126. In a quarrel between the followers of Fichte and those of Hegel, the latter may claim for their master the distinction of greater dialectical skill, but it will be impossible to show that the Hegelian system considered in its essence is more in harmony with reason than that of Fichte.

Hegel calls the Divine Essence the Idea, and explains it so as in reality to signify by the term the abstract concept of being. Thought and Being are one in his system. If he had said this of the Divine Nature distinct from and above the world, he would have been perfectly right. God is at once Infinite Being and Infinite Thought. What is thus true of God, Hegel affirms of the Idea of Being, under which our mind conceives whatever is and can be. This Idea of Being, as Hegel regards it, is something infinite, something generating within itself by natural evolution all finite things, opposed as they are to one another, and persevering in its own reality as the unity of these opposites.{68}

The basis of this theory is the fiction, that not the singular, but the universal is properly real. Hence it follows that as there is one concept which expresses the most universal object, i.e., Being as such, that concept must be the foundation of all reality, so much so, that all existing things are but determinations of abstract Being, evolving itself into finite beings opposed to one another. This fiction has its origin in the confusion of the real order of things with the ideal order; in other words, in the confusion of the beings conceived by us with our way of conceiving them. Though our external and internal experience bears witness that there are many finite beings altogether distinct from one another, and though by reasoning we arrive at the knowledge of one Infinite Being, really existing apart from all finite beings, yet with our intellect we can abstract from all the differences between Finite and Infinite, and from all the differences between various finite beings, and come to consider whatever is, simply in so far as it is not nothing.

Thus we form one indeterminate concept of Being, applicable to all beings, however vast the difference between them. But from this abstraction producing the concept of universal Being, it does not follow that there is in reality one universal Being, of which all particular beings are modes or determinations. On the grounds which moved Hegel to maintain that all being is properly one being, we should have just as much right to say that all Englishmen are properly one Englishman, and that the English race dies out as often as an Englishman breathes his last, and nevertheless lives on as precisely the same Englishman in another shape.

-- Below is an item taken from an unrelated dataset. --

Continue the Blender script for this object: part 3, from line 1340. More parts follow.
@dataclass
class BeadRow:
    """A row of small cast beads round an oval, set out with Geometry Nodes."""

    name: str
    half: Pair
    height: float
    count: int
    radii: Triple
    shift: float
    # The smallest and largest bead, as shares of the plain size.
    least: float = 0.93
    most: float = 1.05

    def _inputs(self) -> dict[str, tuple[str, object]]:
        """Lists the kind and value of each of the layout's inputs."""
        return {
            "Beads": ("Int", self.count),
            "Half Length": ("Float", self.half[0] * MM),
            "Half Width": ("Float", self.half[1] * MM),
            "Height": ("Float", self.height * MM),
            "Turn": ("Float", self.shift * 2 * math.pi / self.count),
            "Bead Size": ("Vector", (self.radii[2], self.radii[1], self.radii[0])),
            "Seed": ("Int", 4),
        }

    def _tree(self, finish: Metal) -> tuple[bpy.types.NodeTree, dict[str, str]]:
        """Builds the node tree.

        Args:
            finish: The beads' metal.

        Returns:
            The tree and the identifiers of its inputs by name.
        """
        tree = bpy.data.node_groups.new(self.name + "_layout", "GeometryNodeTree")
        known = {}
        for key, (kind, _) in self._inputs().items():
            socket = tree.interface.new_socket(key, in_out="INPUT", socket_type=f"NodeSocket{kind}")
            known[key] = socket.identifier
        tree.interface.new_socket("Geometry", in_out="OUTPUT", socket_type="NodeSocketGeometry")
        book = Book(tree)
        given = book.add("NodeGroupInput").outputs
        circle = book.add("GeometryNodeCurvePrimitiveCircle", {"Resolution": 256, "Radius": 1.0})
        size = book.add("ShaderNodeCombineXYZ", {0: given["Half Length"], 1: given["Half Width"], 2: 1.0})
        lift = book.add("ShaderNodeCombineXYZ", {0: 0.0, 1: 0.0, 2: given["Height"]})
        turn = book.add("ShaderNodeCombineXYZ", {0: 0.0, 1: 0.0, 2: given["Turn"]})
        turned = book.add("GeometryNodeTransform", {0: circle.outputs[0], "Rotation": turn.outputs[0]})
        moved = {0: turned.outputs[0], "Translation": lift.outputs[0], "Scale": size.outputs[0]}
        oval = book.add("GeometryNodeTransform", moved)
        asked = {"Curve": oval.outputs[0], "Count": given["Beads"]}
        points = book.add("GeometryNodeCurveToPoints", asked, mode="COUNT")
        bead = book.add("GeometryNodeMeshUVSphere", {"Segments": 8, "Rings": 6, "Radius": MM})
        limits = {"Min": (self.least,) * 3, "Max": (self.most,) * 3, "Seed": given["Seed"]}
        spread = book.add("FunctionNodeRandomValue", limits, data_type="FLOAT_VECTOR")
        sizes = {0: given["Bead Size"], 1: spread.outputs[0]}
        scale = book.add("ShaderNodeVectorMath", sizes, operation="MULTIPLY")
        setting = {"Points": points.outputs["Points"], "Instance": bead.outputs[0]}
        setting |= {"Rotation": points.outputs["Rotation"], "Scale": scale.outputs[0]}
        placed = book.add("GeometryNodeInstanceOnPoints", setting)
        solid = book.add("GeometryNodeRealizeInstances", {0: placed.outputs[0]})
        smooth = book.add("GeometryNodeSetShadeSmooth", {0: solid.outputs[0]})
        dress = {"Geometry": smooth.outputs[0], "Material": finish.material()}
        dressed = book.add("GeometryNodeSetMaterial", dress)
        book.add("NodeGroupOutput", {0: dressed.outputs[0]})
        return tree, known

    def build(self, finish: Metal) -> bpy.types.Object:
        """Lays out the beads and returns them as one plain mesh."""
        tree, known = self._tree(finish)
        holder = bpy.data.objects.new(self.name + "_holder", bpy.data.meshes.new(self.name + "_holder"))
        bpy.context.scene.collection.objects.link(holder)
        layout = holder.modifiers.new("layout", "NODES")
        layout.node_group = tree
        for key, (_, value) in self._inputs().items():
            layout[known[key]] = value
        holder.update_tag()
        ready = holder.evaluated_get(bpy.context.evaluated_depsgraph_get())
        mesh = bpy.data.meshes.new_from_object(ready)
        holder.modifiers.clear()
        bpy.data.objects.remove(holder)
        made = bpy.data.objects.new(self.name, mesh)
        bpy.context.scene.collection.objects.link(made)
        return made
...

127. The system of Schopenhauer, who takes the world to be the evolution of an underlying "will," and that of Hartmann, who makes the "unconscious" answerable for the multitude of creatures, exhibit the self-evolution of the First Cause in a form more offensive not only to Christian but also to human Sentiment.

Another form of monistic error is the materialistic evolutionism according to which "material and mental groupings have gradually advanced from the simple to the complex, until the extraordinary complexity of the human brain and human thought processes have been reached."{69} Such hypotheses spring from erroneous opinions on the nature of intellect and causality, and they suppose the possibility of eternal succession. These subjects have been sufficiently dealt with, partly in the present volume and partly in other of the series.

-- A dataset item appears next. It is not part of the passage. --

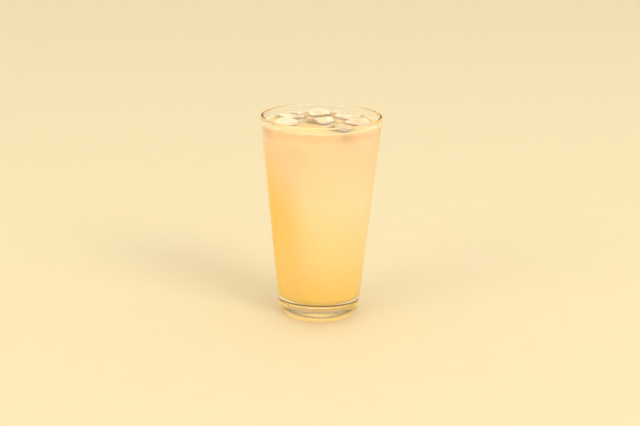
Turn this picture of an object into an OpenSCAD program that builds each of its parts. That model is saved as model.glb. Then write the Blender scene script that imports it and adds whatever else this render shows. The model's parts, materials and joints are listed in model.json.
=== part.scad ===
// Glass of iced lemonade: a tapered tumbler with a thick clear foot, filled
// to just under the rim, with ice floating at the top.
// Millimetres, +Z up. The origin is at the middle of the foot, on the table.

/* [Glass] */
// Height of the glass, foot to rim
glass_h = 152; // [110:1:190]
// Diameter across the rounded rim
rim_d = 89; // [72:0.5:112]
// Diameter that the straight side would have at the table
foot_d = 59.4; // [46:0.2:66]
// Thickness of the rounded rim
rim_t = 2.8; // [2:0.1:3.6]
// Width of the level strip along the top of the rim
rim_flat_w = 0.4; // [0.1:0.1:1]
// Wall thickness down at the glass floor
wall_foot_t = 4.6; // [3:0.1:6]
// Thickness of the solid glass floor
floor_t = 14.4; // [8:0.2:20]
// Radius of the rounded heel between side and foot
heel_r = 9; // [4:0.5:12]
// Radius inside, between wall and floor
corner_r = 5; // [2:0.5:9]
// Width of the flat ring that the glass stands on
stand_ring_w = 4; // [2:0.5:8]
// Depth of the hollow inside that ring, at its middle
hollow_depth = 1.2; // [0.4:0.1:3]

/* [Lemonade] */
// Distance from the rim down to the drink
headroom = 5; // [3:0.5:40]
// Gap between the drink and the glass or the ice that it touches
drink_gap = 0.05; // [0.02:0.01:0.2]

/* [Ice] */
// Side of a full-sized cube
ice_side = 17.5; // [13:0.5:21]
// Radius that a cube's corners have melted back to, as a share of its side
ice_melt = 0.69; // [0.6:0.01:0.72]
// Least gap between a cube and its neighbours or the glass
ice_gap = 0.3; // [0.1:0.1:1]

/* [Hidden] */
$fn = 96;

// The cubes. Each row is [place on the ring, or -1 for the middle; its sides
// as shares of ice_side; depth of its middle under the surface, as a share of
// ice_side; its turns about X, Y and Z]. Place 5, at the front, has no cube.
CUBES = [
  [0, [1.00, 0.94, 0.97], 0.37, [5, -8, 20]],
  [1, [0.98, 1.00, 0.93], 0.34, [-5, 5, 48]],
  [2, [0.95, 0.97, 1.00], 0.38, [14, 5, 12]],
  [3, [1.00, 0.96, 0.94], 0.35, [-9, 11, 30]],
  [4, [0.94, 1.00, 0.98], 0.36, [6, 9, -20]],
  [6, [0.97, 0.93, 1.00], 0.42, [-8, -5, 60]],
  [-1, [0.99, 0.95, 0.92], 0.37, [13, -10, -35]]
];
RING_PLACES = 7;
RING_START = -8;
RING_STEP = 360 / RING_PLACES;

// How far an arc laps over a straight line that runs into it, so that the two
// cross cleanly
lap = 0.002;

// Rim: one round outside and one inside, with the level strip between them
rim_r = (rim_t - rim_flat_w) / 2;
rim_line_r = rim_r - lap;
rim_out = [rim_d / 2 - rim_r, glass_h - rim_r];
rim_in = rim_out - [rim_flat_w, 0];

// Outer face: the line from the foot that passes along the rim's outer round
foot_r = foot_d / 2;
out_run = rim_out - [foot_r, 0];
out_a = atan2(out_run[0], out_run[1]) + asin(rim_line_r / norm(out_run));
out_n = [cos(out_a), -sin(out_a)];

// Inner face: the line from the floor that passes along the rim's inner round
floor_r = foot_r + floor_t * tan(out_a) - wall_foot_t;
in_run = rim_in - [floor_r, floor_t];
in_a = atan2(in_run[0], in_run[1]) - asin(rim_line_r / norm(in_run));
in_n = [cos(in_a), -sin(in_a)];

// Centres of the heel's arc and of the arc in the inside corner
heel = [foot_r + heel_r * tan(out_a) - (heel_r - lap) / cos(out_a), heel_r];
corner_x = floor_r + corner_r * tan(in_a) - (corner_r - lap) / cos(in_a);
corner = [corner_x, floor_t + corner_r];

// The hollow under the foot is part of a large sphere
hollow_r = heel[0] - stand_ring_w;
hollow_ball_r = (pow(hollow_r, 2) + pow(hollow_depth, 2)) / (2 * hollow_depth);

// How far cutting shapes run on past the rim
past_rim = 40;

// Drink level, and the inside radius of the glass at any height
level = glass_h - headroom;
function bore_r(z) = floor_r + (z - floor_t) * tan(in_a);

// The ring of cubes keeps clear of the glass at the cubes' lowest points
ice_ball_r = ice_side * ice_melt;
ice_depth = ice_side * max([for (row = CUBES) row[2]]);
ice_room_r = bore_r(level - ice_depth - ice_ball_r) - ice_gap;
ring_r = ice_room_r - ice_ball_r;
middle_room_r = ring_r - ice_ball_r;

// Half outline of the glass as a solid lump, up to the middles of the rounds
module outer_outline() {
  past_bore = rim_in - 2 * rim_r * in_n;
  polygon([
    [0, 0], [heel[0], 0], heel, heel + (heel_r - lap) * out_n,
    rim_out + rim_line_r * out_n, rim_out, rim_in, past_bore, [0, past_bore[1]]
  ]);
  translate(heel) circle(r = heel_r);
}

// Half outline of the inside, grown inwards by a gap, up to a height
module inner_outline(gap, top_z) {
  intersection() {
    union() {
      polygon([
        [0, floor_t + gap], [corner[0], floor_t + gap],
        corner, corner + (corner_r - gap - lap) * in_n,
        rim_in - (rim_line_r + gap) * in_n + past_rim * [sin(in_a), cos(in_a)],
        [0, glass_h + past_rim]
      ]);
      translate(corner) circle(r = corner_r - gap);
    }
    square([rim_d, top_z]);
  }
}

// Half outline of the rim's two rounds and the level strip between them
module rim_outline() {
  translate(rim_out) circle(r = rim_r);
  translate(rim_in) circle(r = rim_r);
  translate(rim_in) square([rim_flat_w, rim_r]);
}

module glass() {
  color([0.93, 0.96, 0.95, 0.35])
    rotate_extrude()
      intersection() {
        difference() {
          union() {
            difference() {
              outer_outline();
              inner_outline(0, glass_h + 1);
            }
            rim_outline();
          }
          translate([0, hollow_depth - hollow_ball_r]) circle(r = hollow_ball_r);
        }
        square([rim_d, glass_h]);
      }
}

// A melted cube where it floats, grown by a gap on every side
module floating_cube(row, gap) {
  ring_a = RING_START + row[0] * RING_STEP;
  place = row[0] < 0 ? [0, 0] : ring_r * [cos(ring_a), sin(ring_a)];
  translate([place[0], place[1], level - row[2] * ice_side])
    rotate(row[3])
      intersection() {
        cube(ice_side * row[1] + 2 * gap * [1, 1, 1], center = true);
        sphere(r = ice_ball_r + gap);
      }
}

// The room that one cube has to itself, grown by a gap on every side: the
// middle, or a sector of the ring
module ice_room(place, gap) {
  tall = 4 * ice_side;
  half_a = RING_STEP / 2;
  apart = ice_gap / 2 - gap;
  translate([0, 0, level - tall / 2]) {
    if (place < 0) {
      cylinder(r = middle_room_r - apart, h = tall);
    } else {
      rotate([0, 0, RING_START + place * RING_STEP])
        difference() {
          translate([apart / sin(half_a), 0, 0])
            linear_extrude(tall)
              polygon(rim_d * [[0, 0], [1, -tan(half_a)], [1, tan(half_a)]]);
          translate([0, 0, -1]) cylinder(r = middle_room_r + apart, h = tall + 2);
        }
    }
  }
}

// A cube as it is, cut where it would leave its room, grown by a gap
module fitted_cube(row, gap) {
  intersection() {
    floating_cube(row, gap);
    ice_room(row[0], gap);
  }
}

module ice(n) {
  color([0.90, 0.94, 0.95, 0.6]) fitted_cube(CUBES[n - 1], 0);
}

module lemonade() {
  color([1.0, 0.86, 0.60])
    difference() {
      rotate_extrude() inner_outline(drink_gap, level);
      for (row = CUBES) fitted_cube(row, drink_gap);
    }
}

glass();
lemonade();
for (n = [1 : len(CUBES)]) ice(n);
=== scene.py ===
# %% [markdown]
# # A glass of iced lemonade
#
# A straight-sided tapered glass with a thick clear foot stands on a table. It is filled to just
# under the rim with pale cloudy lemonade, and melting ice cubes, read as seven, float at the top.
#
# The CAD model gives every piece its place and size. This notebook keeps to them closely, except
# that the pockets for the ice are shallower. It gives each piece the shape and finish that make
# it look like clear glass, cloudy drink and ice.

# %% Load the CAD model as a fixed frame
import json
import math
from collections import namedtuple

import bmesh
import bpy
from mathutils import Matrix, Vector, noise
from mathutils.bvhtree import BVHTree

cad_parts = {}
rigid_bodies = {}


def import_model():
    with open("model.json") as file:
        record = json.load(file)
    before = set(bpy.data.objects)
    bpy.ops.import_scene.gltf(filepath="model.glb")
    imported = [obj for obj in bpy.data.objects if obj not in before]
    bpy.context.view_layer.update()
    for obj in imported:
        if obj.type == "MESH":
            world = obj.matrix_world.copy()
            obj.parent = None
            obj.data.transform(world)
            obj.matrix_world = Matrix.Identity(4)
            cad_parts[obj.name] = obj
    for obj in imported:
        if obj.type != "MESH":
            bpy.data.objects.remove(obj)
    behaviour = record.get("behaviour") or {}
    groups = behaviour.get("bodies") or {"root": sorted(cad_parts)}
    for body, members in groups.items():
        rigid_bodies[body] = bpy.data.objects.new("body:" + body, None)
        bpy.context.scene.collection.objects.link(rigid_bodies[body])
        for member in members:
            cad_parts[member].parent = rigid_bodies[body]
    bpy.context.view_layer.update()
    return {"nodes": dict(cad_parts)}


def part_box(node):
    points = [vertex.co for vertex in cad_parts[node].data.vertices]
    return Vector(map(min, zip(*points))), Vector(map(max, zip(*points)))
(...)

The adherents of these various systems like to be called "monists," and they are wont to apply the name of God to their One Reality, into which they profess to resolve all existence. But the true name for them is "atheists," and we must protest against the practice of giving to the name of God a meaning distinct from that which it has hitherto borne, and even opposite to it in all that gives to the idea of God its special value as the basis of moral conduct and obligation.

{66} Fichte, Die Bestimmung des Menschen, p. 228.

{67} The idealism contained in Fichte's system has found a fuller refutation in the treatise of this series entitled First Principles.

{68} Cf. Encyclopädie, Band. i. §§ 79-82.

{69} Nature, October 28, 1886. In a review of Sidgwick's Outlines of Ethics, by C. LL. M.